Er verabschiedete sich. Sein Besuch, welcher pro forma dem Grafen gegolten, mit dem er früher einen Rennstall unterhalten, hatte sich ohnehin über die Gebühr ausgedehnt — er mußte zu Ende kommen.
Und es war nicht nur der Widerschein der im Kamin auflodernden Flammen, welcher die feinen Züge der Baronin rosig überhauchte. Sie hatte die aristokratisch schmalen, mit weißem Chevreau bekleideten Füße gegen das Bronzegitter des Kamins gestemmt; auch sonst schien ihre Haltung in dem tiefen Sessel lässig, aber es lag doch eine bebende Spannung, ein athemloses Lauschen über der fast allzu schlanken Gestalt. Die großen dunklen Augen blickten verschleiert und auch das Zittern der feinen Nasenflügel verrieth, was in ihr vorging.
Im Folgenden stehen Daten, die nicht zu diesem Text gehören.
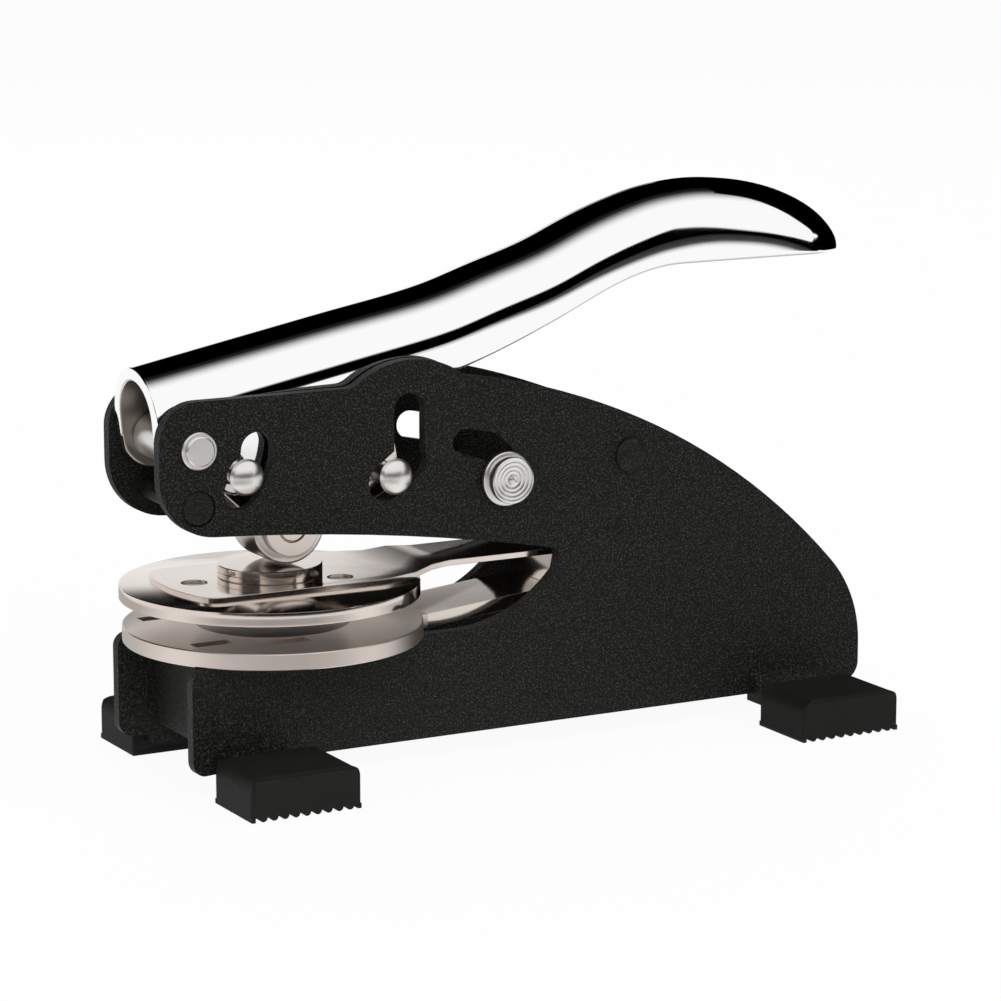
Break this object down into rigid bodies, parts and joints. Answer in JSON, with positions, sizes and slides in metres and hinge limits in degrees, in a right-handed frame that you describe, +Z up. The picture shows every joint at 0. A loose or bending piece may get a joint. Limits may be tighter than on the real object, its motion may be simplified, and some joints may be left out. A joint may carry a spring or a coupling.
{
  "type": "desk seal embosser",
  "caption": "Desk seal embosser: lever handle over two side plates, roller press lever, round dies on spring arms, sliding lock knob and rubber feet.",
  "frame": {"origin": "bottom centre of the whole embosser, on the desk under the middle of its length", "axes": "+X to the rear, where the handle's grip is; -X to the front, where the dies are; +Z up; +Y to the far side; the near side with the lock knob faces -Y"},
  "size_m": [0.162, 0.0736, 0.1133],
  "materials": {
    "black_powder_coat": "textured black powder coat",
    "black_rivet": "smooth black paint",
    "bright_chrome": "turned and plated",
    "mirror_chrome": "mirror polish",
    "satin_nickel": "polished nickel plate",
    "engraved_steel": "ground steel",
    "black_rubber": "matt moulded rubber"
  },
  "bodies": {
    "frame": {"near_side_plate": "black_powder_coat", "far_side_plate": "black_powder_coat", "front_web": "black_powder_coat", "front_cross_rivet": "black_rivet", "rear_cross_rivet": "black_rivet", "rear_distance_sleeve": "black_rivet", "handle_pivot_rivet": "bright_chrome", "handle_pivot_sleeve": "bright_chrome", "front_near_foot": "black_rubber", "front_far_foot": "black_rubber", "rear_near_foot": "black_rubber", "rear_far_foot": "black_rubber", "lower_die_plate": "satin_nickel", "lower_die": "engraved_steel", "die_arm_spacer": "satin_nickel", "die_set_rivets": "bright_chrome"},
    "handle": {"handle": "mirror_chrome", "press_pin": "bright_chrome"},
    "press_lever": {"near_press_cheek": "satin_nickel", "far_press_cheek": "satin_nickel", "fulcrum_pin": "bright_chrome", "roller_axle": "satin_nickel"},
    "roller": {"roller": "bright_chrome"},
    "upper_die_set": {"upper_die_plate": "satin_nickel", "upper_die": "engraved_steel", "upper_die_arm": "satin_nickel", "upper_arm_rivets": "bright_chrome", "pressure_button": "satin_nickel"},
    "lock": {"lock_rod": "bright_chrome", "lock_knob": "bright_chrome", "lock_retaining_washer": "bright_chrome"}
  },
  "joints": [
    {"name": "handle_pivot", "type": "hinge", "parent": "frame", "child": "handle", "pos_m": [-0.0722, 0, 0.0682], "axis": [0, 1, 0], "range_deg": [0, 15], "stiffness_Nm_per_rad": 2, "springref_deg": -11.46},
    {"name": "press_lever_pivot", "type": "hinge", "parent": "handle", "child": "press_lever", "pos_m": [-0.0622, 0, 0.0622], "axis": [0, 1, 0], "range_deg": [-17, 0]},
    {"name": "roller_spin", "type": "hinge", "parent": "press_lever", "child": "roller", "pos_m": [-0.0492, 0, 0.0499], "axis": [0, 1, 0], "continuous": true},
    {"name": "upper_die_travel", "type": "hinge", "parent": "frame", "child": "upper_die_set", "pos_m": [0.0155, 0, 0.03947], "axis": [0, 1, 0], "range_deg": [-1.8, 0]},
    {"name": "lock_slide", "type": "slide", "parent": "frame", "child": "lock", "axis": [-0.1414, 0, 0.9899], "range_m": [0, 0.0036]}
  ],
  "couplings": [
    {"joint": "press_lever_pivot", "follows": "handle_pivot", "ratio": -1.13},
    {"joint": "upper_die_travel", "follows": "handle_pivot", "ratio": -0.115}
  ]
}
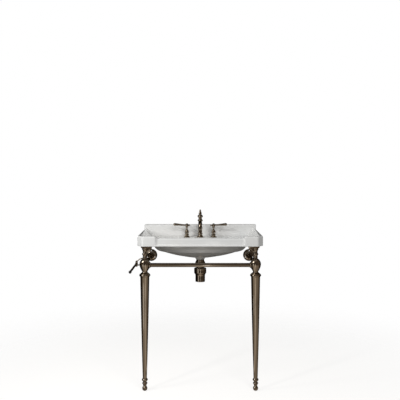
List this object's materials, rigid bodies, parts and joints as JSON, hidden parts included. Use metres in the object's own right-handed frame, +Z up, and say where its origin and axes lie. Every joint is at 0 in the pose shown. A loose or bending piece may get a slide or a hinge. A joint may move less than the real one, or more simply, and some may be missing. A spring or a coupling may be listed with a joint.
{
  "type": "console sink with legs",
  "caption": "Ceramic console basin with a raised back on two turned metal front legs, with side-lever taps, pop-up waste, bottle trap and a swinging towel arm.",
  "frame": {"origin": "midway between the basin's two wall-fixing holes, on the wall's face, 780 mm above the floor", "axes": "+X to the right seen from the front, +Y into the wall (the user stands at -Y), +Z up"},
  "size_m": [0.7132, 0.786, 0.9938],
  "materials": {
    "glazed_ceramic": "glossy white glaze",
    "polished_nickel": "polished, warm",
    "steel": "zinc plated",
    "brass": "turned, unplated",
    "rubber": "matte",
    "black_plastic": "satin black"
  },
  "bodies": {
    "stand_and_basin": {"basin": "glazed_ceramic", "bearing_pads": "rubber", "bracket_screws": "steel", "crossbar": "polished_nickel", "grub_screws": "steel", "left_ball_fitting": "polished_nickel", "left_bracket": "polished_nickel", "left_leg": "polished_nickel", "left_link_tube": "brass", "left_post": "polished_nickel", "left_side_tube": "polished_nickel", "left_tap_body": "polished_nickel", "left_tap_flange": "polished_nickel", "left_wall_flange": "polished_nickel", "leg_studs": "steel", "link_nuts": "brass", "outlet_nut": "polished_nickel", "outlet_pipe": "polished_nickel", "outlet_rose": "polished_nickel", "pivot_nut": "polished_nickel", "right_ball_fitting": "polished_nickel", "right_bracket": "polished_nickel", "right_leg": "polished_nickel", "right_link_tube": "brass", "right_post": "polished_nickel", "right_side_tube": "polished_nickel", "right_tap_body": "polished_nickel", "right_tap_flange": "polished_nickel", "right_wall_flange": "polished_nickel", "spout": "polished_nickel", "spout_body": "polished_nickel", "spout_outlet": "polished_nickel", "tap_back_nuts": "brass", "tap_washers": "rubber", "towel_arm_pin": "polished_nickel", "towel_arm_stay": "polished_nickel", "trap_body": "polished_nickel", "trap_cup": "polished_nickel", "trap_nut": "polished_nickel", "waste_body": "polished_nickel", "waste_flange": "polished_nickel", "waste_gasket": "rubber", "waste_nut": "polished_nickel"},
    "left_lever": {"left_lever": "polished_nickel", "left_tap_spindle": "brass", "left_lever_cap": "polished_nickel"},
    "right_lever": {"right_lever": "polished_nickel", "right_tap_spindle": "brass", "right_lever_cap": "polished_nickel"},
    "towel_arm": {"towel_arm": "polished_nickel", "towel_arm_tip": "black_plastic"},
    "popup_lift": {"popup_knob": "polished_nickel", "lift_rod": "polished_nickel", "clevis_strap": "polished_nickel", "clevis_screw": "polished_nickel"},
    "pivot_rod": {"pivot_rod": "polished_nickel"},
    "stopper": {"popup_stopper": "polished_nickel"},
    "left_foot": {"left_foot": "polished_nickel"},
    "right_foot": {"right_foot": "polished_nickel"}
  },
  "joints": [
    {"name": "left_lever_turn", "type": "hinge", "parent": "stand_and_basin", "child": "left_lever", "pos_m": [-0.0825, -0.09, 0.116], "axis": [0, 0, 1], "range_deg": [0, 90]},
    {"name": "right_lever_turn", "type": "hinge", "parent": "stand_and_basin", "child": "right_lever", "pos_m": [0.0825, -0.09, 0.116], "axis": [0, 0, -1], "range_deg": [0, 90]},
    {"name": "towel_arm_swing", "type": "hinge", "parent": "stand_and_basin", "child": "towel_arm", "pos_m": [-0.3555, -0.44, -0.0702], "axis": [0, 0, 1], "range_deg": [-180, 30]},
    {"name": "popup_lift_slide", "type": "slide", "parent": "stand_and_basin", "child": "popup_lift", "axis": [0, 0, 1], "range_m": [0, 0.024]},
    {"name": "pivot_rod_tilt", "type": "hinge", "parent": "stand_and_basin", "child": "pivot_rod", "pos_m": [0, -0.254, -0.099], "axis": [1, 0, 0], "range_deg": [0, 8.2]},
    {"name": "stopper_slide", "type": "slide", "parent": "stand_and_basin", "child": "stopper", "axis": [0, 0, -1], "range_m": [0, 0.0037]},
    {"name": "left_foot_screw", "type": "slide", "parent": "stand_and_basin", "child": "left_foot", "axis": [0, 0, -1], "range_m": [0, 0.01]},
    {"name": "right_foot_screw", "type": "slide", "parent": "stand_and_basin", "child": "right_foot", "axis": [0, 0, -1], "range_m": [0, 0.01]}
  ],
  "couplings": [
    {"joint": "pivot_rod_tilt", "follows": "popup_lift_slide", "rad_per_m": 5.9073},
    {"joint": "stopper_slide", "follows": "popup_lift_slide", "ratio": 0.15385}
  ]
}
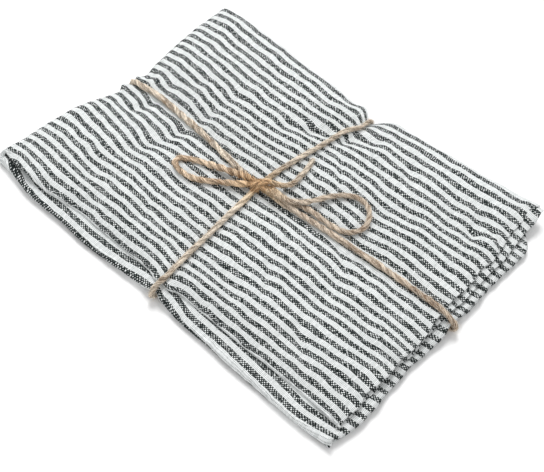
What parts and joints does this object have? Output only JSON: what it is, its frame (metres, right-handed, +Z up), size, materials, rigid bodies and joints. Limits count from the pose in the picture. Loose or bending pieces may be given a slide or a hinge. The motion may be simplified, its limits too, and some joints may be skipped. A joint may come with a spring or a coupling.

Wolf Raymonts sprach ihr von seiner Liebe. Sie unterbrach ihn nicht, sondern lauschte — lauschte — —
Nach langem inneren Winter that sich wiederum eine weite lachende Sonnenwelt vor ihr auf — der Frühling einer letzten großen Liebe.
Als er gesprochen und nun wie zum Beten an ihrem Sessel niedersank, faßte sie mit den beiden schlanken Händen seinen Kopf und sah ihm tief in die Augen. — Sie glaubte ihm, denn sie wäre unglücklich und todeselend gewesen, wenn sie nicht hätte glauben können.
Und sie küßte ihn —
* * *
Eine Stunde später richtete die schöne Frau den von Frost und Verzweiflung geschüttelten Körper ihrer Nichte auf, an den sie auf dem feuchten Kies der Terrasse in der Nähe der Thür gestoßen.
Der Mond schien fahl und indifferent auf ein Meer von Vernichtung — auf sterbende Knospen und welke Blüthen.
Es fiel ein Reif in der Frühlingsnacht.